Records to use:
···

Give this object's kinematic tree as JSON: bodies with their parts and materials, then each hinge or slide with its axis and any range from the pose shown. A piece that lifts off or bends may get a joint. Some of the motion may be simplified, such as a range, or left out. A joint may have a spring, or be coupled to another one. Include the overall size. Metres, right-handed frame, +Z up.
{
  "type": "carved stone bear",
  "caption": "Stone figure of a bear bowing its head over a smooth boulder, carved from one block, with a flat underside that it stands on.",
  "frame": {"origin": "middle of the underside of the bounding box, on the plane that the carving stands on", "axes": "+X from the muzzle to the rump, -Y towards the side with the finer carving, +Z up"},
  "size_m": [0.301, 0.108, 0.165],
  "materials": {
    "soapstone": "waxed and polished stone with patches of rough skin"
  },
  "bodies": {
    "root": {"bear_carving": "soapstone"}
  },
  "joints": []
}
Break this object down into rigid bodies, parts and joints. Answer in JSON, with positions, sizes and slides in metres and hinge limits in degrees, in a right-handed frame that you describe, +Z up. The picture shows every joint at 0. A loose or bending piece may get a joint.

···

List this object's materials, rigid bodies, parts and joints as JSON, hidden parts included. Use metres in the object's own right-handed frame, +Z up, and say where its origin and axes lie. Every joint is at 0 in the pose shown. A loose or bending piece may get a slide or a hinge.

···

Set task: Write out exactly the lines from the one with "Give this object's" through the one with "Break this object", including both, and no others.

Solution for this exercise:
Give this object's kinematic tree as JSON: bodies with their parts and materials, then each hinge or slide with its axis and any range from the pose shown. A piece that lifts off or bends may get a joint. Some of the motion may be simplified, such as a range, or left out. A joint may have a spring, or be coupled to another one. Include the overall size. Metres, right-handed frame, +Z up.
{
  "type": "carved stone bear",
  "caption": "Stone figure of a bear bowing its head over a smooth boulder, carved from one block, with a flat underside that it stands on.",
  "frame": {"origin": "middle of the underside of the bounding box, on the plane that the carving stands on", "axes": "+X from the muzzle to the rump, -Y towards the side with the finer carving, +Z up"},
  "size_m": [0.301, 0.108, 0.165],
  "materials": {
    "soapstone": "waxed and polished stone with patches of rough skin"
  },
  "bodies": {
    "root": {"bear_carving": "soapstone"}
  },
  "joints": []
}
Break this object down into rigid bodies, parts and joints. Answer in JSON, with positions, sizes and slides in metres and hinge limits in degrees, in a right-handed frame that you describe, +Z up. The picture shows every joint at 0. A loose or bending piece may get a joint.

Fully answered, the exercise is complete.